三木金物祭り
2025.11.07

いつもお世話になっております。上田建築工房の上田です。
木々の葉も見事に色づく季節になりました。朝晩の寒さにはどうぞご用心くださいませ。
さて、11月2日(日)に兵庫県で開催された『三木金物まつり』に参加するため、大工さんたちと事務所へ集合し、4年ぶりに三木市へ訪れました。
今回は、大工が1級大工技能士の資格を取得するにあたり「道具を充実させたい」という要望があったことや、私の兄のもとで大工をしている甥が2級大工技能士の受験を控えており、必要な道具を揃えたいとのことで弊社の大工2名と甥と私の4名で「三木金物まつり」に参加してきました。
当日は“快晴”との予報でしたが、現地では少し雲が広がっており、屋外の販売ブースや飲食コーナーを回るにはちょうど良い気温で、楽しく見て、食べ歩きをしながら過ごしました。
現在私は大工仕事から離れており、今回はみんなの“運転手”として同行しました。
しかし、私自身も大工道具には強いこだわりがあり、若い頃には給料が安い中、思い切って14万円も出して鉋を購入したことがあります。
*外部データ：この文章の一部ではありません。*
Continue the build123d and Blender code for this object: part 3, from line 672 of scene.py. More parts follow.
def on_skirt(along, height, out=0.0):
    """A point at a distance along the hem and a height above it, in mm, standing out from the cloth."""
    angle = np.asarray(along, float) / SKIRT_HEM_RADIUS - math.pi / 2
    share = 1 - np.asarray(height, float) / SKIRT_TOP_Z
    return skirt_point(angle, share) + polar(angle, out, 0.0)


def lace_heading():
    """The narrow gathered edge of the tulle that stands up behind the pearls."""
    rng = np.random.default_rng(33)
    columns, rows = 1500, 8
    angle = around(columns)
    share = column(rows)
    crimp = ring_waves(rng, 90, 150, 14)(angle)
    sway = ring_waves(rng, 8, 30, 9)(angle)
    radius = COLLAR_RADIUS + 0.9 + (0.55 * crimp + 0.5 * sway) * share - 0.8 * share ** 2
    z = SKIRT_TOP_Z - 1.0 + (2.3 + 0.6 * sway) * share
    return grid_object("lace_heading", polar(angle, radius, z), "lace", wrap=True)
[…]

いまではその鉋が25万円ほどに価値が上がっており、「自分の見る目も悪くなかったな」と少し誇らしく思っています。
最近、大工道具の話で面白かったのは玄翁(金槌)の話です。
ある職人が10万円の玄翁を購入し、ケヤキとアクリルボードで専用ケースを作って、その姿を眺めながらお酒を飲むのが最高の楽しみだというのです。
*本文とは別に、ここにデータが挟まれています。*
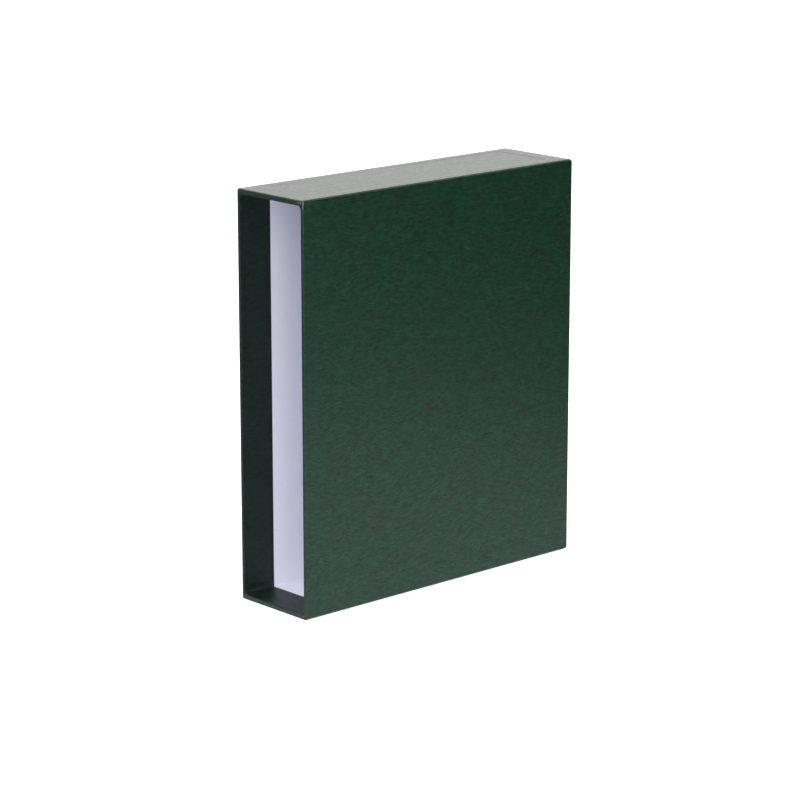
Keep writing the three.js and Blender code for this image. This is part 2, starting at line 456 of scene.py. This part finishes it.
def leatheretteMaterial():
    look = leatherette
    made, tree, surface = newMaterial("greenLeatherette")
    flat = addNode(tree, "ShaderNodeUVMap", uv_map="flat").outputs[0]
    clouds = noiseField(tree, flat, look["cloudsPerMetre"], 5.0, 0.6, 0.5)
    patches = noiseField(tree, flat, look["patchesPerMetre"], 3.0, 0.55, 0.5)
    fine = noiseField(tree, flat, look["grainsPerMetre"], 3.0, 0.6)
    crinkle = crinkleField(tree, flat, patches)
    colour = blendColour(
        tree,
        ranged(tree, clouds, *look["cloudRange"], 0.0, 1.0, "SMOOTHSTEP"),
        look["deepGreen"],
        look["clearGreen"],
    )
    brown = ranged(tree, patches, *look["brownRange"], 0.0, look["brownShare"], "SMOOTHSTEP")
    colour = blendColour(tree, brown, colour, look["brownGreen"])

    span, grainSpan = look["crinkleTone"], look["grainTone"]
    tone = ranged(tree, crinkle, *look["crinkleRange"], 1 - span, 1 + span)
    grain = ranged(tree, fine, *look["noiseRange"], 1 - grainSpan, 1 + grainSpan)
    # Painted shade: the per-point shade mask darkens the colour on the turn-ins inside the mouth
    # and on the mouth edge bands
    paintedShade = addNode(tree, "ShaderNodeAttribute", attribute_name="paintedShade").outputs["Fac"]
    paintedShadeFactor = ranged(tree, paintedShade, 0.0, 1.0, 1.0, look["paintedShadeTone"])
    tone = calc(tree, "MULTIPLY", calc(tree, "MULTIPLY", tone, grain), paintedShadeFactor)
    colour = vectorCalc(tree, "SCALE", colour, tone)

    arcs = hairLines(tree, flat, look["arcsPerMetre"], look["arcWidth"], 0.0, 0.9)
    arcShare = ranged(tree, patches, *look["arcRange"], 0.0, look["arcShare"])
    colour = blendColour(tree, calc(tree, "MULTIPLY", arcs, arcShare), colour, look["rubbedAndHighlight"])
    # Lighter colour from the per-point mask: scuffs at the mouth corners, plus painted highlights
    # along the mouth folds, just below the top fold and along the inner edge of the mouth bands
    scuffAndHighlight = addNode(tree, "ShaderNodeAttribute", attribute_name="scuffAndHighlight").outputs["Fac"]
    ragged = ranged(tree, fine, *look["noiseRange"], 0.5, 1.2)
    rubbedAndHighlight = calc(tree, "MULTIPLY", scuffAndHighlight, ragged, clamp=True)
    colour = blendColour(tree, rubbedAndHighlight, colour, look["rubbedAndHighlight"])

    pores = addNode(
        tree,
        "ShaderNodeTexVoronoi",
        {"Vector": flat, "Scale": look["poresPerMetre"], "Randomness": 1.0},
        feature="DISTANCE_TO_EDGE",
    ).outputs["Distance"]
    pebbles = ranged(tree, pores, 0.0, look["poreEdge"], 0.0, 1.0, "SMOOTHSTEP")
    parts = look["reliefParts"]
    grainRelief = calc(tree, "MULTIPLY", fine, parts["grain"])
    crinkleRelief = calc(tree, "MULTIPLY", crinkle, parts["crinkle"])
    relief = calc(
        tree,
        "ADD",
        calc(tree, "MULTIPLY", pebbles, parts["pebbles"]),
        calc(tree, "ADD", grainRelief, crinkleRelief),
    )
    inputs = {"Strength": look["reliefStrength"], "Distance": look["relief"], "Height": relief}
    bump = addNode(tree, "ShaderNodeBump", inputs)
    plain, spread = look["roughness"], look["roughnessSpread"]
    roughness = ranged(tree, crinkle, *look["noiseRange"], plain + spread, plain - spread)
    dulled = calc(tree, "MULTIPLY", scuffAndHighlight, look["scuffAndHighlightDull"])
    dulled = calc(tree, "ADD", dulled, calc(tree, "MULTIPLY", paintedShade, look["paintedShadeDull"]))
    feed(tree, surface.inputs["Base Color"], colour)
    feed(tree, surface.inputs["Roughness"], calc(tree, "ADD", roughness, dulled))
    surface.inputs["Specular IOR Level"].default_value = look["specular"]
    feed(tree, surface.inputs["Normal"], bump.outputs[0])
    return made


cutPaper = {
    "core": (0.045, 0.065, 0.040, 1.0),
    "fleck": (0.020, 0.038, 0.022, 1.0),
    "flecksPerMetre": 900.0,
    "roughness": (0.6, 0.8),
}


def cutEdgeMaterial():
    made, tree, surface = newMaterial("cutPaperEdge")
    place = addNode(tree, "ShaderNodeTexCoord").outputs["Object"]
    flecks = noiseField(tree, place, cutPaper["flecksPerMetre"], 3.0, 0.6)
    colour = blendColour(
        tree,
        ranged(tree, flecks, 0.4, 0.62, 0.0, 1.0),
        cutPaper["core"],
        cutPaper["fleck"],
    )
    feed(tree, surface.inputs["Base Color"], colour)
    roughness = ranged(tree, flecks, 0.3, 0.7, *cutPaper["roughness"])
    feed(tree, surface.inputs["Roughness"], roughness)
    return made


papers = {
    "lining": {
        "sheet": (0.885, 0.880, 0.995, 1.0),
        "fibre": (0.845, 0.84, 0.975, 1.0),
        "fibresPerMetre": 420.0,
        "roughness": 0.62,
        "relief": 0.02 * mm,
    },
    "stay": {
        "sheet": (0.40, 0.27, 0.14, 1.0),
        "fibre": (0.29, 0.18, 0.09, 1.0),
        "fibresPerMetre": 520.0,
        "roughness": 0.85,
        "relief": 0.03 * mm,
    },
    "board": {
        "sheet": (0.26, 0.23, 0.185, 1.0),
        "fibre": (0.13, 0.115, 0.095, 1.0),
        "fibresPerMetre": 380.0,
        "roughness": 0.93,
        "relief": 0.06 * mm,
    },
}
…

実際に見せてもらうと、その道具への愛着とこだわりが伝わってきました。

近年は、鉋や鑿を使う仕事は減っています。
しかし技能士の試験には欠かせない道具であり、特に鉋は「仕込み」ができていなければ美しい仕上がりにはなりません。仕上げ砥石も相応のものが必要です。
では、なぜ今もなおこの技術が必要なのか。
それは、地域に残る重要文化財や木造建築の保護・修復など、「建てる」だけでなく「守る」ことも大工の大切な使命だからです。
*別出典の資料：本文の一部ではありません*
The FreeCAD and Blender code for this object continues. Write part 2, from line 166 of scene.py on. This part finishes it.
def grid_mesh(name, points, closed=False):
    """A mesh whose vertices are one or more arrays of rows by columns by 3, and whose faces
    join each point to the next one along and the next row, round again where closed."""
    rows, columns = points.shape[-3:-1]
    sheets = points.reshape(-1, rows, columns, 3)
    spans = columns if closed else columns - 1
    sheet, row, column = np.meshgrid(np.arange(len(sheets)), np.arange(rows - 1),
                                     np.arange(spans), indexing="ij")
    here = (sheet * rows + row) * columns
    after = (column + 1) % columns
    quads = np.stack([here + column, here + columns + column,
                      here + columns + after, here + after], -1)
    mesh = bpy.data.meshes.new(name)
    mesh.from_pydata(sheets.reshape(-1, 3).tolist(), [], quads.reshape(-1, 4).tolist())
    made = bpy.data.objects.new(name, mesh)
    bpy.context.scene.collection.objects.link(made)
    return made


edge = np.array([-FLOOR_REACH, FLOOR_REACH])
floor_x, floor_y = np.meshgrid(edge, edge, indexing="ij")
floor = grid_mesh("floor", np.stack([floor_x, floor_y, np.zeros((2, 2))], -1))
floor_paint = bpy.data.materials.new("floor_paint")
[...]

そして、彼らの高い技能こそが、上田建築工房の大工職人という“人づくり”において欠かせない柱となっています。
そうした思いを胸に、日々技を磨く職人たちを支えられることに感謝しています。
当日は鉋や鑿の職人の方々と久しぶりに話すことができ、数年ぶりにも関わらず覚えてくださっていたことに嬉しさを感じました。
買い物を終えたあとは、帰り道に世界遺産・姫路城へ立ち寄り、2本の20mを超える大黒柱を見て、職人の技に改めて感銘を受けました。

これからも「喜ばれる仕事」を続け、次は新潟へ鉋を見に行こうと盛り上がり、帰路につきました。